Developing a quantitative understanding of experimental uncertainty is an important goal in many introductory science courses. If we are writing our report for such a course, our conclusion should also (1) list several sources of experimental uncertainty, (2) estimate how large these sources of experimental uncertainty are, and (3) indicate whether these sources of experimental uncertainty are statistical or systematic in nature. We can find definitions of these terms in your laboratory manual in one of the first few experiments or by talking to your professor. Generally, this construction is not present in peer-reviewed articles, though a similar discussion is common in some fields.
In my experience, the conclusion section is where a student generally misses points in their lab report, so it is likely that a professor knows to pay attention here when grading. Please be aware that mistakes we make while performing the experiment and analyzing our data are not experimental uncertainties and should not be documented along with the statistical and systematic uncertainties we discuss in the previous paragraph. If we list sources of error like “human error” or “calculation error,” we are just describing mistakes, and we are going to lose points. We must instead fix these errors rather than listing them in our report!

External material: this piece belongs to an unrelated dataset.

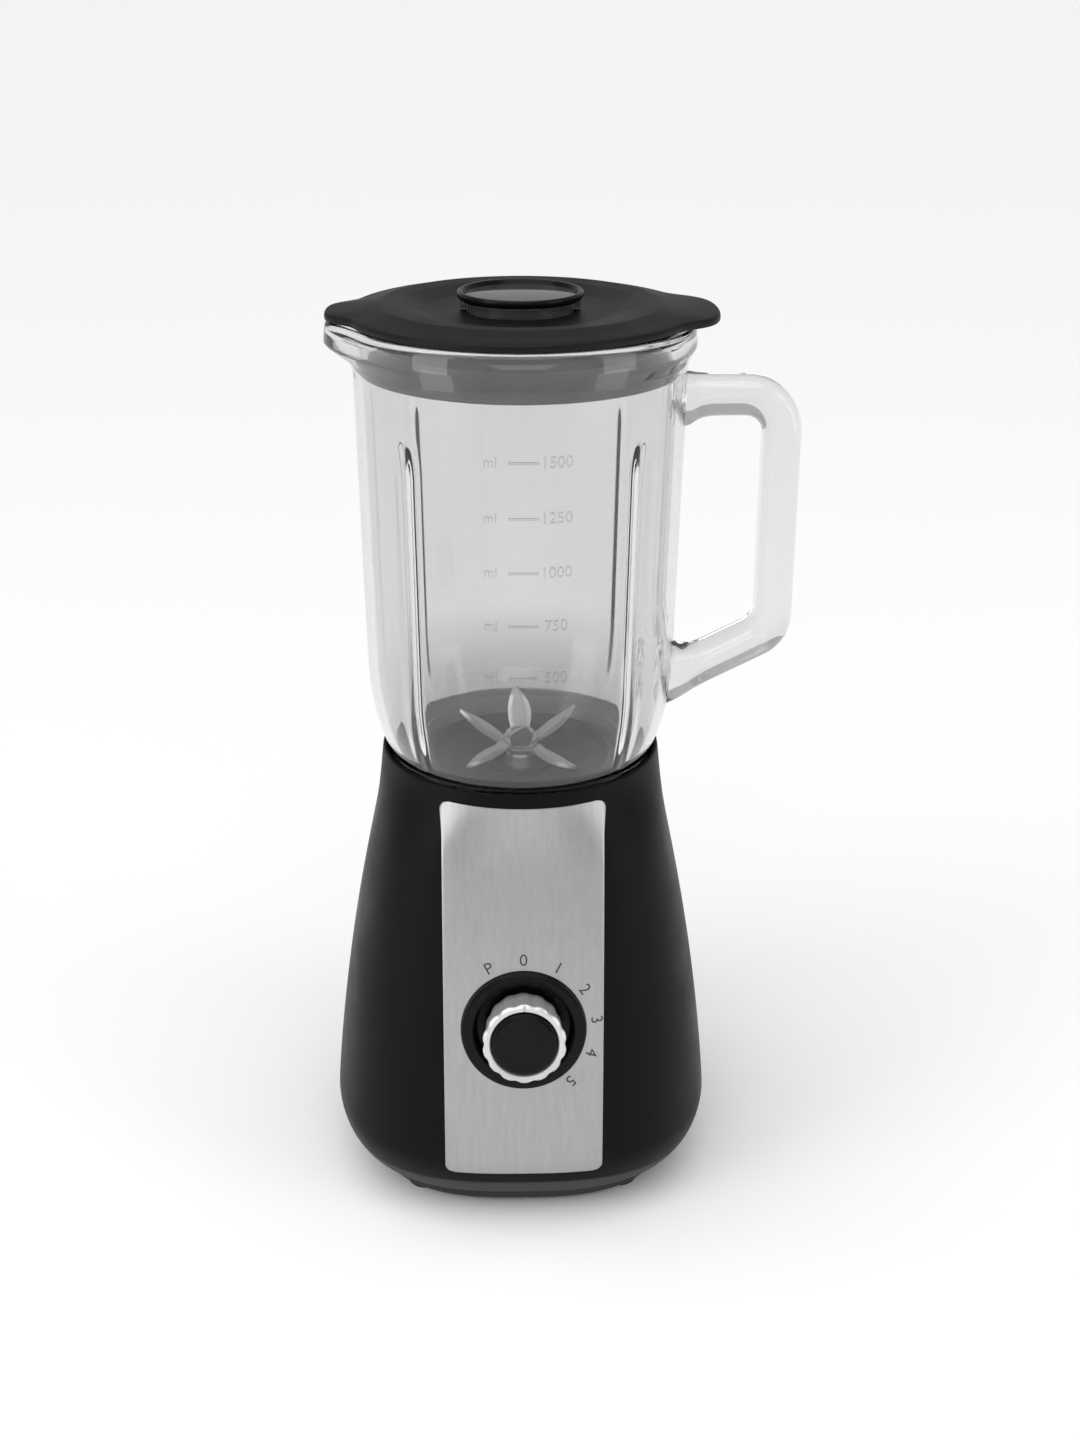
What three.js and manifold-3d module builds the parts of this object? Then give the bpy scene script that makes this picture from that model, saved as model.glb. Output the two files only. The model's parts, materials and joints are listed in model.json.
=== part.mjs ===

This section is perhaps the easiest of all and is becoming more common in peer-reviewed publications, particularly when it comes to acknowledging the contributions of early career scientists like undergraduate students. In this section, we simply describe what everyone did. We refer to each group member by initials, and we write in third person, active voice, and past tense. For example, “M. H. operated the LabQuest 2 for data collection, S. H. collected data by hand in the notebook and positioned the magnetic field sensor, L. F. set up the apparatus and coordinated all work by following the lab manual, and C. H. manipulated the carts on the track during data collection. All authors contributed equally to writing the manuscript.” Be honest here. Everyone will contribute in different ways to the final product.
 T. Author and T. Co-author, Journal Name Volume No., Page No. (Year).